Expanding Service Offerings

Growth often opens the door to additional services, but expansion should be deliberate. A lawn company does not need to add everything at once. It needs to add the right services for its customers and crew.

If customers already trust the company for mowing, treatment, and seasonal upkeep, they may also want related services such as hedge work or cleanup. The best clues often come from customer requests. If people keep asking for the same extra service, that is a sign the business may have a real opportunity.

Bundling services can also make growth more efficient. A homeowner who wants several services from one provider is easier to retain and often more valuable over time. Package deals and seasonal offers can encourage that kind of relationship without forcing the company to chase unrelated work.

Expansion should always tie back to capacity. New services should fit the company’s existing routes, equipment, and staffing. If they do, they strengthen the business. If they stretch the team too thin, they can weaken it.

Capitalizing on Seasonal Opportunities

Seasonality shapes lawn service, so growth plans need to account for it. Demand rises and falls with the calendar, and companies that plan for those shifts can stay steadier through the year.

Peak periods create obvious opportunities. More homeowners need service, and marketing can be timed to capture that demand. But peak season also puts pressure on the schedule. A company that knows when demand will rise can prepare staffing, routing, and communication in advance. That reduces scramble and helps protect service quality when the calendar gets busy.

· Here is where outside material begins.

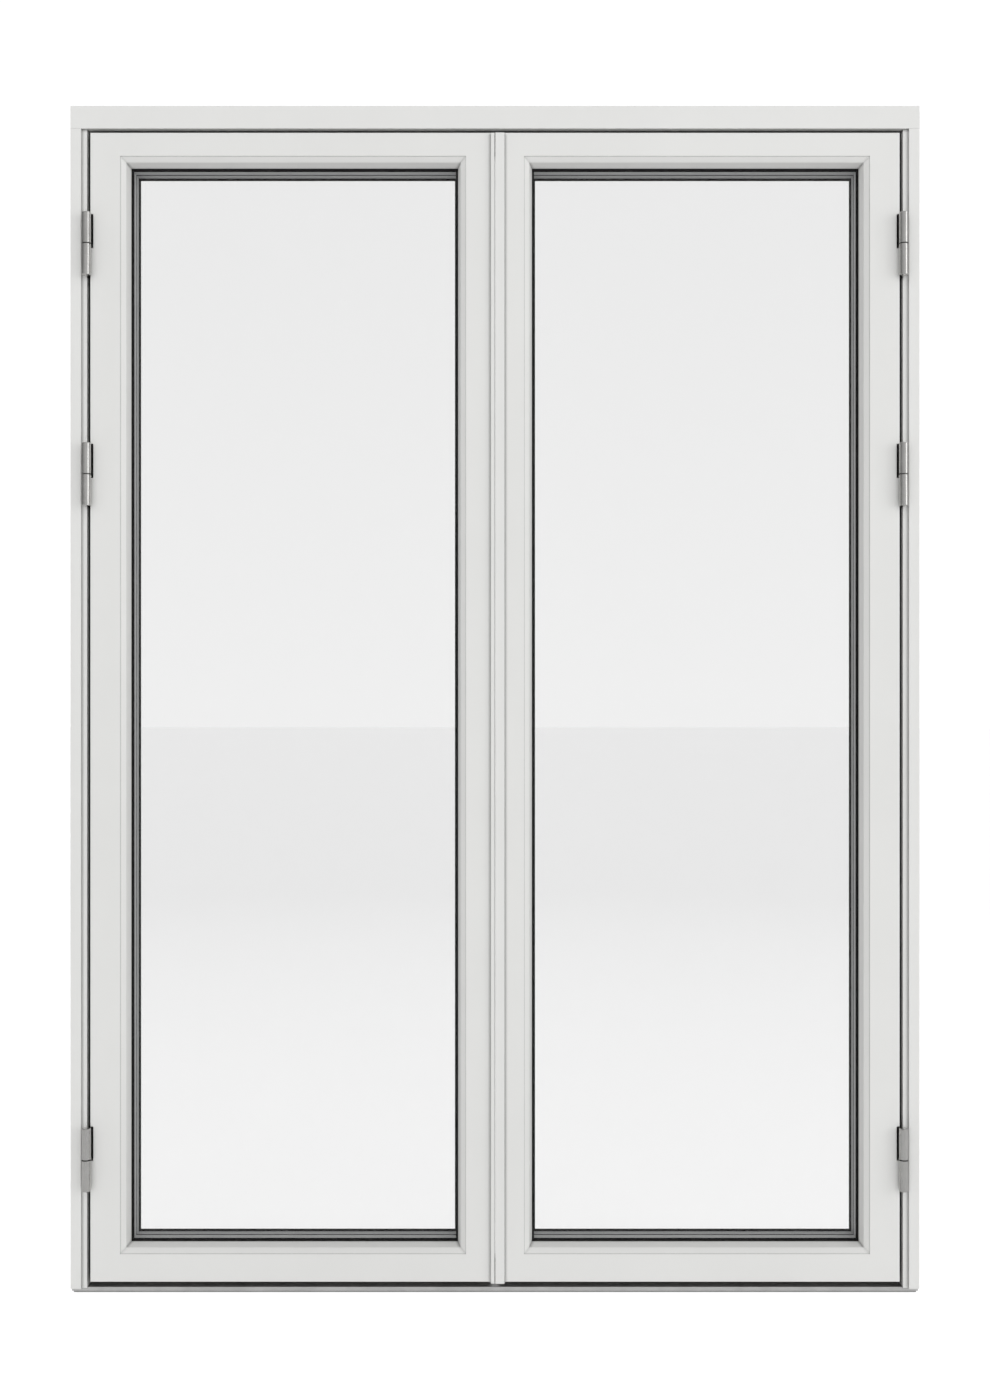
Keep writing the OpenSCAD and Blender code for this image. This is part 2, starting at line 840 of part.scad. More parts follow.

Slower periods should not be wasted. They are a good time for marketing, planning, equipment checks, and process cleanup. Some companies also use off-season services to keep cash flow moving and maintain customer contact. The point is not to eliminate seasonality. It is to manage it so the business stays active and prepared.

When a company treats seasonal change as part of the plan instead of a surprise, it stays more stable and more profitable.

Measuring Success and Adapting Strategies

A growth plan only works if it gets reviewed. Owners need to know whether the business is actually improving or just getting busier. That means tracking the right numbers and paying attention to what they show.

Customer acquisition cost, retention rate, profit margins, and other operating metrics reveal whether growth is healthy. If marketing is producing leads but those customers leave quickly, the issue is not lead volume. It is service quality, pricing, or follow-up. If one service line performs well and another does not, the company needs to understand why before adding more of the weak piece.

Regular review creates better decisions. It shows which routes are efficient, which services deserve more focus, and where the company is losing time or money. Software can make that easier by organizing data in one place and turning daily activity into useful reporting.

Adaptation is the final step. A sustainable plan is not rigid. It changes as the market changes, but it does so from a position of control. That is what separates stable growth from scattered expansion.

A lawn company that plans with discipline can grow without losing the service standards that made it successful in the first place. The businesses that last are the ones that build around route efficiency, retention, and clear operational systems. That is how growth stays sustainable.